With 49,500 jobs lost across public services, it is easy to see that local government takes the biggest hit.

But it is not the only victim. The NHS has lost 4,000 jobs. Colleges - the route to a skilled workforce - have lost 3,600 jobs, disproportionately affecting women. Police staff cuts take cops off the beat and close control centres and stations. The new "cheaper" national force imposes a one-size-fits-all strategy across Scotland, damaging local community relations.

People did not elect a host of politicians claiming to be left of centre to merely pass on these cuts.

The launch of the People's Assembly Scotland in January sent out that message loud and clear. It brought together a refreshingly wide cross-section of people, united in their opposition to austerity.

The recall meeting on March 29 will take things a step further, setting up structures and planning campaigns.

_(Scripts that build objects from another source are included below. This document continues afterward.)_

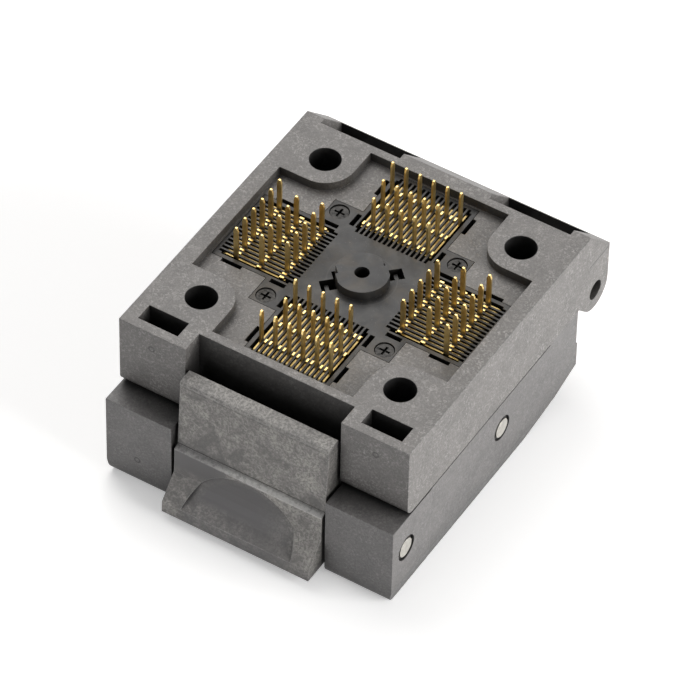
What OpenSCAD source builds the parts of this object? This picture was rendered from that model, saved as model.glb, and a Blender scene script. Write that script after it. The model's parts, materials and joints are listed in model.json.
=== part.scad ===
// Clamshell test socket for a quad flat package with 64 leads on a 0.5 mm pitch.
// It is modelled closed and lying on the outer face of its cover, with the board pins up.
// Millimetres. X runs along the latch edge, Y towards the hinge, Z out of the board side.
// The origin is the centre of the four mounting holes, on the plane that seats on the board.

/* [Base] */
// Wall between the recess and each side
side_wall = 1.8; // [1.6:0.05:3]
// Height of the base, from the board plane to its underside
base_h = 8.35; // [8.3:0.05:10]
// Bar between the recess and the latch notch
front_bar = 0.9; // [0.7:0.05:2]
// Radius of the base's lower front edge
base_edge_r = 0.9; // [0.3:0.1:1.5]
// Diameter of the mounting holes
hole_d = 3.1; // [2.6:0.1:3.4]
// Distance between the mounting holes, along X and along Y
hole_spacing = 21.5; // [21:0.1:22]
// Radius of the pads round the mounting holes
pad_r = 3.15; // [2.6:0.05:3.5]
// Floor between the insert's arms and the recess's edge
recess_margin = 0.25; // [0.15:0.05:0.6]
// Depth of the recess
recess_d = 1; // [0.6:0.05:1.4]
// Length of the two front keying slots
key_l = 4.35; // [3:0.05:4.6]
// Width of the keying slots
key_w = 1.95; // [1:0.05:2.1]
// Reach of a keying slot beyond the recess's side
key_in = 0.38; // [0.2:0.02:0.8]
// Wall in front of the keying slots
key_wall = 1; // [0.8:0.05:1.3]

/* [Hinge] */
// Hinge axis, behind the rear edge of the board face, where the 45 degree slope starts
hinge_back = 1.45; // [1.3:0.05:1.8]
// Clearance between a knuckle and the front wall of its pocket
knuckle_gap = 0.15; // [0.1:0.05:0.4]
// Side clearance of the knuckles and the springs
knuckle_side_gap = 0.15; // [0.1:0.05:0.3]
// Length of the hinge spring's leg above the axis
spring_leg_up = 3.2; // [2.8:0.1:3.6]
// Length of the hinge spring's leg inside the cover
spring_leg_in = 2; // [1.5:0.1:2.4]
// Hinge axis, above the base's underside
hinge_up = 0.15; // [0.05:0.05:0.4]
// Outer radius of the base's ears
ear_r = 2.3; // [2.1:0.05:2.5]
// Thickness of each outer ear
ear_w = 1.9; // [1.4:0.1:2.4]
// Width of the middle lug
lug_w = 9.8; // [8:0.1:11]
// Wall between the recess and the hinge pockets
pocket_wall = 0.85; // [0.7:0.05:1]
// Thickness of the wall behind the pockets
pocket_back_t = 0.55; // [0.4:0.05:0.7]
// Diameter of the hinge pin
hinge_pin_d = 2; // [1.6:0.1:2.2]
// Depth of the hinge pin's ends inside the ears
hinge_pin_inset = 0.9; // [0.3:0.1:1.2]
// Outer radius of the cover's knuckles
knuckle_r = 2; // [1.7:0.05:2.05]
// Thickness of a knuckle
knuckle_w = 1.9; // [1.4:0.1:2.2]
// Wire of the hinge springs
hinge_wire_d = 0.6; // [0.4:0.05:0.6]

/* [Latch] */
// Width of the latch notch in the base, and of the gap in the cover
notch_w = 16.8; // [14:0.1:17.4]
// Depth of the latch notch in the base
notch_d = 2.35; // [2.2:0.05:2.6]
// Side clearance of the latch in the notch
latch_side_gap = 0.35; // [0.15:0.05:0.6]
// Drop of the latch's top below the board plane
latch_top = 2.7; // [2.2:0.1:3.2]
// Drop of the catch ledge below the board plane
catch_drop = 6; // [5.7:0.05:6.3]
// Projection of the catch ledge into the notch
catch_l = 1.2; // [0.9:0.05:1.3]
// Height of the latch hook's nose
nose_h = 0.7; // [0.5:0.05:0.9]
// Gap between the nose and the ledge
nose_gap = 0.15; // [0.1:0.05:0.3]
// Diameter of the latch pin
latch_pin_d = 2; // [1.6:0.1:2.2]
// Radius of the thumb pad on the latch
thumb_r = 6.1; // [4:0.1:7]
// Depth of the thumb pad's upper edge
thumb_d = 0.35; // [0.2:0.05:0.5]
// Latch axis, below the cover's inner face
latch_pin_drop = 4; // [3.4:0.05:4.4]
// Wall of the latch round its pin
latch_boss_wall = 1.3; // [1.1:0.05:1.4]
// Reach of the latch's lip beyond the cover's front
lip_out = 2.2; // [1.4:0.1:2.6]
// Height of the lip's root above the latch's foot
lip_root = 3.6; // [3:0.1:4.2]
// Height of the lip's edge
lip_edge = 1.3; // [0.8:0.1:1.8]
// Height of the latch's foot above the cover's outer face
latch_foot = 0.9; // [0.6:0.05:1.2]
// Outer diameter of the latch springs
latch_coil_d = 2.4; // [1.8:0.1:2.6]
// Wire of the latch springs
latch_wire_d = 0.4; // [0.25:0.05:0.45]
// Distance of each latch spring from the middle
latch_coil_x = 4.5; // [3:0.1:6]

/* [Cover] */
// Height of the cover
cover_h = 9.8; // [9.6:0.1:11]
// Gap between the base and the cover, in front of the rear lip
cover_gap = 0.25; // [0.15:0.05:0.4]
// Ledge of the cover in front of the base
cover_ledge = 2.45; // [2.3:0.05:3]
// Start of the rear lip, from the middle
lip_y = 8.6; // [8:0.1:9.5]
// Gap above the rear lip
lip_gap = 0.05; // [0.03:0.01:0.1]
// Rear face of the cover, from the middle
cover_rear = 13.75; // [13.5:0.05:13.8]
// Radius of the cover's lower front edge
cover_edge_r = 1.2; // [0.4:0.1:2]
// Rise of the outer face at the rear
cover_rise = 2.5; // [1:0.1:3]
// Length of the front part of the cover's sides, which stands proud
proud_l = 6.75; // [5:0.05:8]
// Height of its step
proud_h = 0.05; // [0.03:0.01:0.1]
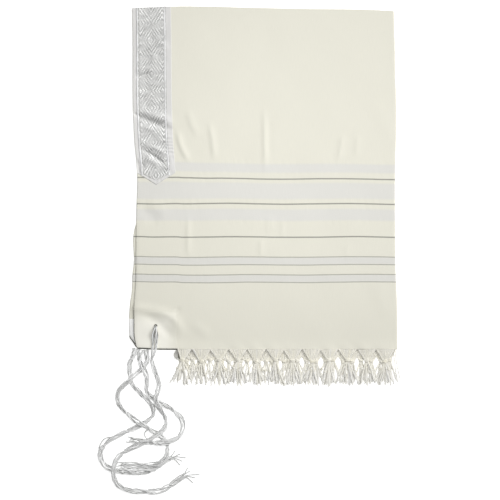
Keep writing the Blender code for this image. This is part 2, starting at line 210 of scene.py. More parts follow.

The task is enormous. We have to talk beyond ourselves and reach out to convince communities there is an alternative. The mass anger that brings change is still not there. We have work to do to show people that the money for decent services exists, it is just in the wrong place. And if we can create that justified anger, we then need to channel it into the confidence to act.

For those who doubt whether such a wide coalition can deliver a cogent fight back, they should look at the lesson of Edinburgh in 2011-12.

The privatisation of 4,000 council jobs and services was beaten off by a united campaign by unions, the trades union council, communities and activist groups.

It was beaten off by forming alliances at the grass roots but also at the political level with Labour and SNP burying the hatchet to act together to overthrow the plans. It brought political change in the council.

That fight was a unique event arising from unique circumstances. But it shows it can be done.